<<<<
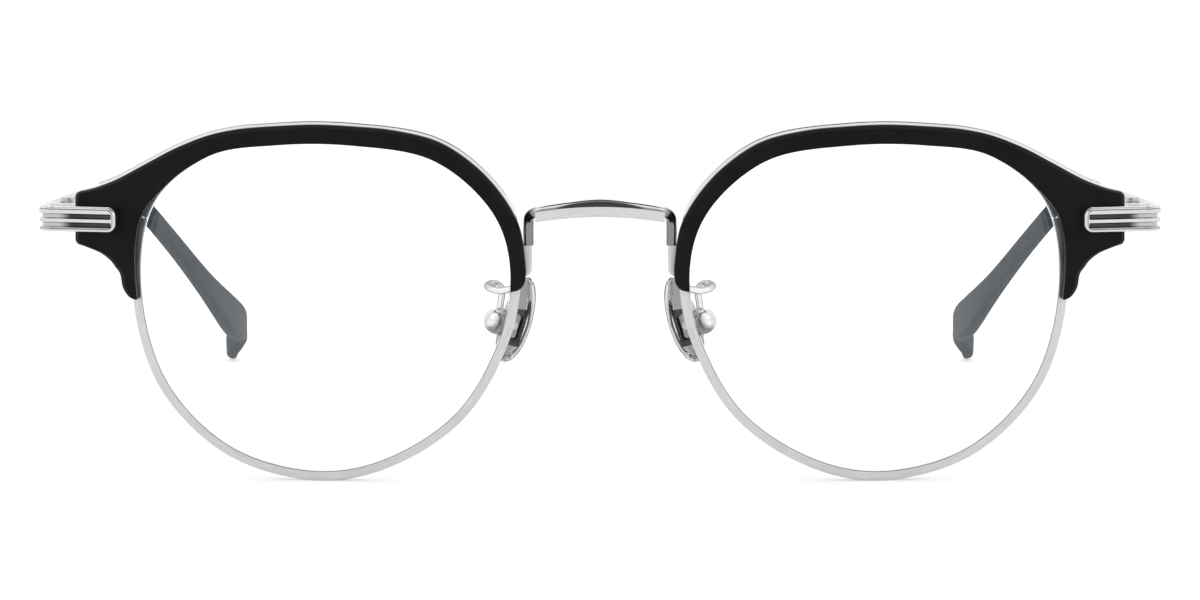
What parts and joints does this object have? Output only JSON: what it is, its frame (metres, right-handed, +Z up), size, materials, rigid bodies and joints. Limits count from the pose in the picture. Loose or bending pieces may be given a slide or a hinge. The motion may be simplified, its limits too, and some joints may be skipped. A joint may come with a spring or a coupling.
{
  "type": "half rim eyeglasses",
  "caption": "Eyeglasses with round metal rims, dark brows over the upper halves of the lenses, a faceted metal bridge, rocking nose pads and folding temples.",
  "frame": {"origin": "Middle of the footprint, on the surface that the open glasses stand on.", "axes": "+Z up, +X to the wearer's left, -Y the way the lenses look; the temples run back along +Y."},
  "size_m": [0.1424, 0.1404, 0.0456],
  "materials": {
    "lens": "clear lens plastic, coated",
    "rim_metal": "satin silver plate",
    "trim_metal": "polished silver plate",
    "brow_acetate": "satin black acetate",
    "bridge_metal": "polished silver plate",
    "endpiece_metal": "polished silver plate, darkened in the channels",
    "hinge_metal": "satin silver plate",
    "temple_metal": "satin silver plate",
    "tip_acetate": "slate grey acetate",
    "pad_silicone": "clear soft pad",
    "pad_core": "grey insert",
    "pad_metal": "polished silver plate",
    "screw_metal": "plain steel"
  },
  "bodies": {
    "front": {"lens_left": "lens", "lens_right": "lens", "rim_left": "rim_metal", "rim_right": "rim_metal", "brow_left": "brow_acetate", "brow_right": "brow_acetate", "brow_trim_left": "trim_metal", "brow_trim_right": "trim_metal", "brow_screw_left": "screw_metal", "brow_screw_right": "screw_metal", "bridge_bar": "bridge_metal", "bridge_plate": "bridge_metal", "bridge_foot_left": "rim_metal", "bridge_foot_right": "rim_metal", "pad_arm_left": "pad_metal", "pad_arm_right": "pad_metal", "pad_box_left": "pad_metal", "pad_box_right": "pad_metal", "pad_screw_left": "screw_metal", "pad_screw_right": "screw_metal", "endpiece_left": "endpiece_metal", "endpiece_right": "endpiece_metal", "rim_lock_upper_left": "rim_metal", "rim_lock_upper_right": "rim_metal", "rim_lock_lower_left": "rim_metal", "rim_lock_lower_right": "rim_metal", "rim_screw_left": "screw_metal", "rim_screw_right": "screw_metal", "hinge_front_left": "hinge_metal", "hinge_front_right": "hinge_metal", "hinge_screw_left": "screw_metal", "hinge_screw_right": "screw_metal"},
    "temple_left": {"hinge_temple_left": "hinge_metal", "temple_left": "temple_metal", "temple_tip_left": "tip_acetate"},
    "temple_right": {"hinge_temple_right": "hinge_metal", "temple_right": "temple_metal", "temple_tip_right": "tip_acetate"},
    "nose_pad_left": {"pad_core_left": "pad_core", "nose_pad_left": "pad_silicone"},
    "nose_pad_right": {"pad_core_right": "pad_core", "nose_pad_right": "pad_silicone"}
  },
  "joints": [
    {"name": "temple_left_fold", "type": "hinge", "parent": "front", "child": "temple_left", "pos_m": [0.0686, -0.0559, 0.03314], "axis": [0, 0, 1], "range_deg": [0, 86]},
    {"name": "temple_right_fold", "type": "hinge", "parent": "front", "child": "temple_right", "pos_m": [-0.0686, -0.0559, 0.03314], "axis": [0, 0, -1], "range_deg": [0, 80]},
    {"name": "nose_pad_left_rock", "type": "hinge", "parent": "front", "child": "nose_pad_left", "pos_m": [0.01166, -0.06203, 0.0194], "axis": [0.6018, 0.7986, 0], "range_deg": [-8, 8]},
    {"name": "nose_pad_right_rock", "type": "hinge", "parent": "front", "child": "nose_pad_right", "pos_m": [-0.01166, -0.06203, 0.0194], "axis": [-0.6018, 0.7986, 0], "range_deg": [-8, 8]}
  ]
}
>>>>
Return all the data above once more, precisely as given.

Full response:
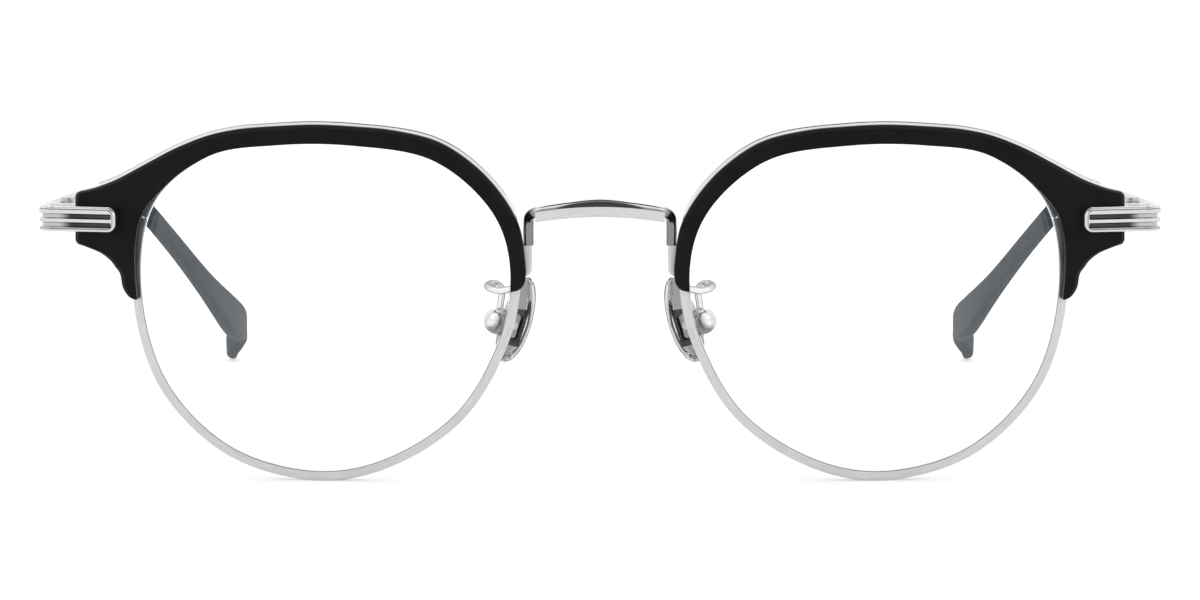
What parts and joints does this object have? Output only JSON: what it is, its frame (metres, right-handed, +Z up), size, materials, rigid bodies and joints. Limits count from the pose in the picture. Loose or bending pieces may be given a slide or a hinge. The motion may be simplified, its limits too, and some joints may be skipped. A joint may come with a spring or a coupling.
{
  "type": "half rim eyeglasses",
  "caption": "Eyeglasses with round metal rims, dark brows over the upper halves of the lenses, a faceted metal bridge, rocking nose pads and folding temples.",
  "frame": {"origin": "Middle of the footprint, on the surface that the open glasses stand on.", "axes": "+Z up, +X to the wearer's left, -Y the way the lenses look; the temples run back along +Y."},
  "size_m": [0.1424, 0.1404, 0.0456],
  "materials": {
    "lens": "clear lens plastic, coated",
    "rim_metal": "satin silver plate",
    "trim_metal": "polished silver plate",
    "brow_acetate": "satin black acetate",
    "bridge_metal": "polished silver plate",
    "endpiece_metal": "polished silver plate, darkened in the channels",
    "hinge_metal": "satin silver plate",
    "temple_metal": "satin silver plate",
    "tip_acetate": "slate grey acetate",
    "pad_silicone": "clear soft pad",
    "pad_core": "grey insert",
    "pad_metal": "polished silver plate",
    "screw_metal": "plain steel"
  },
  "bodies": {
    "front": {"lens_left": "lens", "lens_right": "lens", "rim_left": "rim_metal", "rim_right": "rim_metal", "brow_left": "brow_acetate", "brow_right": "brow_acetate", "brow_trim_left": "trim_metal", "brow_trim_right": "trim_metal", "brow_screw_left": "screw_metal", "brow_screw_right": "screw_metal", "bridge_bar": "bridge_metal", "bridge_plate": "bridge_metal", "bridge_foot_left": "rim_metal", "bridge_foot_right": "rim_metal", "pad_arm_left": "pad_metal", "pad_arm_right": "pad_metal", "pad_box_left": "pad_metal", "pad_box_right": "pad_metal", "pad_screw_left": "screw_metal", "pad_screw_right": "screw_metal", "endpiece_left": "endpiece_metal", "endpiece_right": "endpiece_metal", "rim_lock_upper_left": "rim_metal", "rim_lock_upper_right": "rim_metal", "rim_lock_lower_left": "rim_metal", "rim_lock_lower_right": "rim_metal", "rim_screw_left": "screw_metal", "rim_screw_right": "screw_metal", "hinge_front_left": "hinge_metal", "hinge_front_right": "hinge_metal", "hinge_screw_left": "screw_metal", "hinge_screw_right": "screw_metal"},
    "temple_left": {"hinge_temple_left": "hinge_metal", "temple_left": "temple_metal", "temple_tip_left": "tip_acetate"},
    "temple_right": {"hinge_temple_right": "hinge_metal", "temple_right": "temple_metal", "temple_tip_right": "tip_acetate"},
    "nose_pad_left": {"pad_core_left": "pad_core", "nose_pad_left": "pad_silicone"},
    "nose_pad_right": {"pad_core_right": "pad_core", "nose_pad_right": "pad_silicone"}
  },
  "joints": [
    {"name": "temple_left_fold", "type": "hinge", "parent": "front", "child": "temple_left", "pos_m": [0.0686, -0.0559, 0.03314], "axis": [0, 0, 1], "range_deg": [0, 86]},
    {"name": "temple_right_fold", "type": "hinge", "parent": "front", "child": "temple_right", "pos_m": [-0.0686, -0.0559, 0.03314], "axis": [0, 0, -1], "range_deg": [0, 80]},
    {"name": "nose_pad_left_rock", "type": "hinge", "parent": "front", "child": "nose_pad_left", "pos_m": [0.01166, -0.06203, 0.0194], "axis": [0.6018, 0.7986, 0], "range_deg": [-8, 8]},
    {"name": "nose_pad_right_rock", "type": "hinge", "parent": "front", "child": "nose_pad_right", "pos_m": [-0.01166, -0.06203, 0.0194], "axis": [-0.6018, 0.7986, 0], "range_deg": [-8, 8]}
  ]
}